Já na primeira participação no Mondial du Fromage, em 2015, um queijo da região conquistou medalha de prata. “Uma parceira nossa pegou um queijo do Estância Capim Canastra e levou para o concurso. Foi surpresa até para o produtor”, destaca Higor. Dois anos depois, a Canastra ganhou três medalhas de prata. Agora, chegou-se a um total de 24 prêmios, entre superouro, ouro, prata e bronze. A Aprocan já está de olho em outros concursos mundiais para apresentar os queijos a outros países.
Delfinópolis não tinha nenhum produtor de queijo até Arnaldo Ribeiro abraçar a ideia.
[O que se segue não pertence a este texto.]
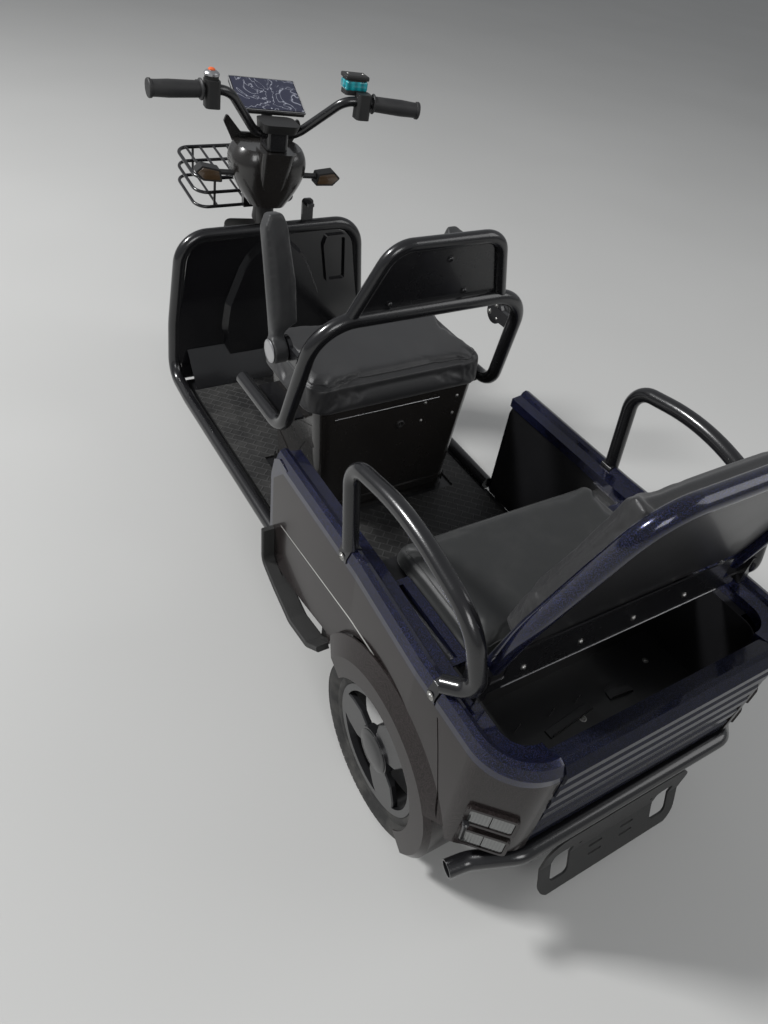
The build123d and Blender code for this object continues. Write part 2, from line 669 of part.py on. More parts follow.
fork = Part()
for side in (1, -1):
    fork += rod(fork_point(side, -18), fork_point(side, 230), 19)
    fork += rod(fork_point(side, 200), fork_point(side, 450), 15)
crown_low = Vector(*fork_point(0, 425))
crown = Plane(origin=crown_low, x_dir=(1, 0, 0), z_dir=(0, sin(radians(rake)), cos(radians(rake))))
fork += extrude(crown * Pos(0, 8, 0) * fillet(Rectangle(184, 54).vertices(), 25), 26)
fork += rod((0, axis_y(560), 560), (0, axis_y(872), 872), steerer / 2 - 0.3)
fork += rod(fork_point(-1.0, 0), fork_point(1.0, 0), hub_bore)
save("fork", turned(fork))

# handlebar, cap, grips and controls
bar_radius = 11.0
bar_half = [(0, -1284, 878), (50, -1284, 879), (142, -1192, 992), (322, -1167, 988)]
bar_points = [(-x, y, z) for x, y, z in reversed(bar_half)][:-1] + bar_half[1:]
handlebar = tube(bar_points, bar_radius, 58)
handlebar += rounded_block(-26, 26, -1322, -1252, 848, 892, 8)
handlebar -= rod((0, axis_y(800), 800), (0, axis_y(873), 873), steerer / 2 + 0.05)
save("handlebar", turned(handlebar))
cap_low = Pos(0, -1276, 892.3) * RectangleRounded(84, 78, 12)
cap_high = Pos(0, -1264, 915) * RectangleRounded(96, 88, 20)
cap = loft([cap_low, cap_high], ruled=True)
cap -= tube(bar_points, bar_radius + 0.4, 58)
cap = cap.solids().sort_by(SortBy.VOLUME)[-1]
save("stem_cap", turned(cap))
grip_radius = 17.0
grip_way = (Vector(*bar_half[3]) - Vector(*bar_half[2])).normalized()
grip_start = Vector(*bar_half[2]) + grip_way * 65
grip_end = grip_start + grip_way * 121
grip = rod(grip_start, grip_end, grip_radius)
grip += rod(grip_start, grip_start + grip_way * 5, grip_radius + 4)
grip += rod(grip_end - grip_way * 6, grip_end, grip_radius + 2)
bar_room = tube(bar_points, bar_radius + 0.05, 58)
grip -= bar_room
save("grips", turned(both(grip)))
control = rounded_block(166, 200, -1206, -1166, 955, 1011, 9)
left_control = control + rod((183, -1191, 1004), (183, -1191, 1023), 16)
left_control += rod((183, -1191, 1021), (183, -1191, 1031), 7)
right_control = other_side(control)
tank = rounded_block(-196, -142, -1239, -1199, 1001, 1041, 9)
tank += block(-190, -170, -1203, -1191, 997, 1011)
right_control += tank
left_control -= bar_room
right_control -= bar_room
save("bar_controls", turned(Compound(children=[left_control, right_control])))
lever = tube([(170, -1199, 991), (196, -1233, 992), (322, -1217, 987)], 5, 14)
lever += rod((196, -1232.5, 992), (210, -1231, 991.7), 6.5)
lever -= control
lever -= tank.mirror(Plane.YZ)
lever = lever.solids().sort_by(SortBy.VOLUME)[-1]
save("brake_levers", turned(both(lever)))

# headlamp shell with its shoulders, lens, display
shell_rows = ((694, 48, 44, -1330), (745, 84, 64, -1338), (800, 100, 76, -1342), (838, 86, 62, -1340))
shell = loft([Pos(0, y, z) * RectangleRounded(2 * half_x, 2 * half_y, min(half_x, half_y) * 0.8)
              for z, half_x, half_y, y in shell_rows], ruled=False)
column = loft([Pos(0, axis_y(z) + 14, z) * RectangleRounded(width, depth, 16)
               for z, width, depth in ((700, 62, 70), (846, 88, 78))], ruled=True)
shell += column
ear = plate(Plane(origin=(0, -1402, 0), x_dir=(-1, 0, 0), z_dir=(0, 1, 0)),
            [(-66, 800), (66, 800), (104, 872), (96, 892), (58, 850), (-58, 850), (-96, 892), (-104, 872)],
            8, 5)
shell += ear
shell -= rod((0, axis_y(640), 640), (0, axis_y(808), 808), 34)
shell -= rod((0, axis_y(640), 640), (0, axis_y(900), 900), steerer / 2 + curve_gap)
lens = rod((0, -1392, 782), (0, -1432, 782), 54)
shell -= rod((0, -1388, 782), (0, -1440, 782), 54 + curve_gap)
stem_top = Vector(0, -1370, 938)
stem_low = Vector(0, -1358, 830)
shell -= rod(stem_low, stem_top, 14 + curve_gap)
stalk_y = -1318.0
stalk_z = 772.0
shell -= both(rod((84, stalk_y, stalk_z), (138, stalk_y, stalk_z), 7 + curve_gap))
shell -= handlebar
save("headlamp_shell", turned(shell))
save("headlamp_lens", turned(lens))
screen_place = Pos(0, -1376, 942) * Rot(-20, 0, 0)
screen = screen_place * fillet(Box(172, 128, 12).edges().filter_by(Axis.Z), 6)
screen += rod(stem_low + Vector(0, 0, 0.4), stem_top, 14)
save("display", turned(screen))

signal = rod((84.4, stalk_y, stalk_z), (140, stalk_y, stalk_z), 7)
pod = [(126, 752), (132, 782), (178, 790), (196, 774), (176, 754)]
pod_plane = Plane(origin=(0, stalk_y - 18, 0), x_dir=(-1, 0, 0), z_dir=(0, 1, 0))
pod_left = plate(pod_plane, [(-x, z) for x, z in pod], 36, 4)
signal += pod_left
signal -= shell
signal = signal.solids().sort_by(SortBy.VOLUME)[-1]
save("turn_signals", turned(both(signal)))

# front fender
fender = Pos(0, front_axle_y, front_wheel_z) * Rot(0, 90, 0) * (Cylinder(204, 96) - Cylinder(201, 120))
fender &= side_shape([(front_axle_y, wheel_z), (front_axle_y - 190, wheel_z + 60), (front_axle_y - 260, 420),
                      (front_axle_y, 460), (front_axle_y + 260, 420), (front_axle_y + 260, wheel_z - 20)],
                     -100, 100)
stay = rod(fork_point(0, 180), fork_point(0, 424.7), 14)
stay -= Pos(0, front_axle_y, front_wheel_z) * Rot(0, 90, 0) * Cylinder(202, 120)
fender += stay
save("front_fender", turned(fender))

# wheels
tyre_rows = ((rim_radius - 12, 0.72), (rim_radius, 0.82), (rim_radius + 20, 1.0),
             (wheel_radius - 7, 0.92), (wheel_radius, 0.48))  # radius, share of the width


def tyre():
    """Tyre about the X axis."""
    right = [(share * tyre_width / 2, radius) for radius, share in tyre_rows]
    left = [(-x, r) for x, r in reversed(right)]
    profile = make_face(Polyline(*right, *left, close=True))
    return revolve(Plane.XY * profile, Axis.X)


rim_inner = rim_radius - 12.0
spoke_outline = [(26, 30), (42, 62), (40, 96), (30, rim_inner - 6), (-30, rim_inner - 6), (-40, 96),
                 (-42, 62), (-26, 30)]  # across, outward


def spoked_face(x0, x1, spokes):
    """Three broad chamfered spokes on a hub, between two X planes."""
    ring = Cylinder(rim_inner, x1 - x0) - Cylinder(rim_inner - 14, x1 - x0 + 2)
    face = Pos((x0 + x1) / 2, 0, 0) * Rot(0, 90, 0) * ring
    plane = Plane(origin=(x0 + 2, 0, 0), x_dir=(0, 1, 0), z_dir=(1, 0, 0))
    for turn in spokes:
        spoke = plate(plane, spoke_outline, x1 - x0 - 2, 7)
        spoke = chamfer(spoke.faces().sort_by(Axis.X)[-1].edges(), 2.5)
        face += Rot(turn, 0, 0) * spoke
    face += Pos((x0 + x1) / 2 + 2, 0, 0) * Rot(0, 90, 0) * Cylinder(48, x1 - x0 + 4)
    return face


def rim(cover_side):
    """Rim with a barrel, and three broad spokes on its outer side, or on both for the front."""
    half = 0.36 * tyre_width
    body = Rot(0, 90, 0) * (Cylinder(rim_inner, 2 * half) - Cylinder(rim_inner - 8, 2 * half + 4))
    body += Rot(0, 90, 0) * Cylinder(40, 50)
    outer = spoked_face(half - 12, half + 2, (90, 210, 330))
    if cover_side >= 0:
        body += outer
    if cover_side <= 0:
        body += other_side(outer)
    return body - Rot(0, 90, 0) * Cylinder(hub_bore + pin_gap, 120)


front_tyre = Pos(0, front_axle_y, front_wheel_z) * tyre()
save("front_tyre", turned(front_tyre))
save("front_rim", turned(Pos(0, front_axle_y, front_wheel_z) * rim(0)))
for name, side in (("left", 1), ("right", -1)):
    place = Pos(side * rear_wheel_x, 0, wheel_z)
    save("rear_" + name + "_tyre", place * tyre())
    save("rear_" + name + "_rim", place * rim(side))

# driver's seat, hinged at the front edge on two knuckles
seat = rounded_block(-seat_half_width, seat_half_width, seat_box_front - 7, footwell_front + 9,
                     seat_box_top + 0.5, seat_top, 50)
seat_edges = seat.edges().group_by(Axis.Z)[-1]
seat = fillet(seat_edges, 14)
for pin_x in (-76, 76):
    seat += block(pin_x - 18, pin_x + 18, lid_axis_y - 4, seat_box_front - 1, lid_axis_z + 2, seat_box_top + 3)
    seat += rod((pin_x - 18, lid_axis_y, lid_axis_z), (pin_x + 18, lid_axis_y, lid_axis_z), 8)
    seat -= rod((pin_x - 19, lid_axis_y, lid_axis_z), (pin_x + 19, lid_axis_y, lid_axis_z), lid_pin + pin_gap)
save("driver_seat", seat)

arm_disc_x = 267.0
arm_side_x = arm_outer_x - 6
# armrests: across and along each pad, from its heel to its tip
arm_rows = [(arm_side_x, 12), (arm_side_x, arm_length - 24), (arm_side_x - 12, arm_length),
            (arm_inner_x + 20, arm_length), (arm_inner_x + 10, arm_length - 22),
            (arm_inner_x, arm_length / 2), (arm_inner_x + 4, 50), (arm_disc_x, 34), (arm_disc_x, 12)]


def arm(angle):
    """Left armrest raised by an angle above straight ahead."""
    pad_plane = Plane(origin=(0, 0, -24), x_dir=(1, 0, 0), z_dir=(0, 0, 1))
    pad = plate(pad_plane, [(x, -along) for x, along in arm_rows], 38, 5)
    pad = chamfer(pad.faces().sort_by(Axis.Z)[-1].edges() + pad.faces().sort_by(Axis.Z)[0].edges(), 4)
    pad += rod((arm_disc_x, 0, 0), (arm_outer_x, 0, 0), 27)
    pad -= rod((260, 0, 0), (arm_outer_x - 9.5, 0, 0), arm_pin + pin_gap)
    return Pos(0, pivot_y, pivot_z) * Rot(-angle, 0, 0) * pad


save("arm_left", arm(arm_up))
save("arm_right", other_side(arm(arm_right_at_rest)))

# folding rear backrest
lean = radians(backrest_lean)


def rest_point(x, up, ahead=0.0):
    """Point on the leaning backrest plane, up from the hinge line."""
    return (x, backrest_hinge_y + up * sin(lean) - ahead * cos(lean),
            backrest_hinge_z + up * cos(lean) + ahead * sin(lean))


rest_half = [rest_point(268, 0), rest_point(268, 120), rest_point(206, backrest_height)]
rest_points = rest_half + [(-x, y, z) for x, y, z in reversed(rest_half)]
rest_bends = [300, 76, 76, 300]
rest_frame = tube(rest_points, 15, rest_bends)
rest_room = tube(rest_points, 15 + curve_gap, rest_bends)
for side in (1, -1):
    rest_frame += rod((side * 268, backrest_hinge_y, backrest_hinge_z),
                      (side * hinge_pin_end, backrest_hinge_y, backrest_hinge_z), hinge_pin)
save("backrest_frame", rest_frame)
ahead_way = (0, -cos(lean), sin(lean))
plate_points = [(-256, 40), (256, 40), (256, 130), (200, 362), (-200, 362), (-256, 130)]
pad_points = [(-252, 44), (252, 44), (252, 130), (196, 352), (-196, 352), (-252, 130)]
rest_plane = Plane(origin=rest_point(0, 0), x_dir=(1, 0, 0), z_dir=ahead_way)
rest_plate = plate(rest_plane, plate_points, 3) - rest_room
save("backrest_plate", rest_plate.solids().sort_by(SortBy.VOLUME)[-1])
pad_plane = Plane(origin=rest_point(0, 0, 3.3), x_dir=(1, 0, 0), z_dir=ahead_way)
rest_pad = plate(pad_plane, pad_points, 45, 14) - rest_room
save("backrest_pad", rest_pad.solids().sort_by(SortBy.VOLUME)[-1])
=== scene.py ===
import bpy
import bmesh
from math import atan2, cos, pi, radians, sin, sqrt
from mathutils import Euler, Matrix, Vector


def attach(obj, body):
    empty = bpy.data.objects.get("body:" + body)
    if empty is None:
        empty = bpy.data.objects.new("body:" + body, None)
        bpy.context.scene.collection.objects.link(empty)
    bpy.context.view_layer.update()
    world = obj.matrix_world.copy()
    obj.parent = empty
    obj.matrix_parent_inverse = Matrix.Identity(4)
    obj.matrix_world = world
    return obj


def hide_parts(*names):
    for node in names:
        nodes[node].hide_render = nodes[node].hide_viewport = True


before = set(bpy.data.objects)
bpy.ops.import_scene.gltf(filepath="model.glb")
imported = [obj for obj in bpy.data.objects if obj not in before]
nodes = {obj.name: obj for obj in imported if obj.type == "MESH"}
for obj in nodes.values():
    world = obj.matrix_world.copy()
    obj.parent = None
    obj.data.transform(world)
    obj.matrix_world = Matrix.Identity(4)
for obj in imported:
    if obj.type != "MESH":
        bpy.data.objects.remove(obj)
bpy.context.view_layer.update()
axleLine = 0.7175  # where the rear axle lies along Y
print("frame loaded:", len(nodes), "nodes")


class Signal:
    # a socket that takes part in ordinary arithmetic
    def __init__(self, finish, socket):
        self.finish = finish
        self.socket = socket

    def maths(self, operation, a, b):
        return self.finish.node("ShaderNodeMath", {"operation": operation}, {0: a, 1: b})

    def __add__(self, other):
        return self.maths("ADD", self, other)

    def __radd__(self, other):
        return self.maths("ADD", other, self)

    def __sub__(self, other):
        return self.maths("SUBTRACT", self, other)

    def __rsub__(self, other):
        return self.maths("SUBTRACT", other, self)

    def __mul__(self, other):
        return self.maths("MULTIPLY", self, other)

    def __rmul__(self, other):
        return self.maths("MULTIPLY", other, self)

    def __gt__(self, other):
        return self.maths("GREATER_THAN", self, other)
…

Incentivado pela Aprocan, ele montou uma queijaria em sua fazenda. “Essa prática estava morrendo na Serra da Canastra, porque os filhos dos produtores vão estudar fora e não voltam. O meu objetivo é incentivar os meus vizinhos e criar um polo do meu lado”, aponta o paulistano, que acompanha, feliz, a transformação da cidade, agora com quatro produtores. Três ganharam medalha na França.
Os queijos Vale do Gurita são mofados e têm casca esbranquiçada, textura macia, leve picância e baixa acidez. Com o tempo, ficam com sabor mais intenso e mais firmes, até virar quase um parmesão. “Comparando com europeus, que estão há séculos nisso, o queijo artesanal no Brasil e na nossa região está engatinhando. Mas temos amor, dedicação, terroir e vontade e podemos fazer muita coisa ainda.”
Arnaldo já pensa em dobrar a produção, chegando a 50 queijos por dia, e buscar mais clientes em Minas (a maioria está concentrada em São Paulo).
Broa doce de fubá
Dona Silda (mãe da produtora Silmar Mota)
Ingredientes
4 copos americanos de açúcar; 3 copos americanos de óleo; 12 ovos; 4 copos americanos de queijo; 6 copos americanos de fubá de moinho; 12 copos americanos de farinha de trigo com fermento; 2 colheres de sopa cheia de fermento; 2 pitadas de sal; 2 copos americanos de coalhada
Modo de fazer
Misture todos os ingredientes, menos a coalhada, utilizando uma colher de madeira. Adicione aos poucos a coalhada para dar o ponto de enrolar a massa. Pode ser necessário usar mais ou menos do que o que está indicado na receita. Coloque cravo moído. Enrole a massa como se fosse um bolinho. Leve ao forno preaquecido por cerca de 25 minutos.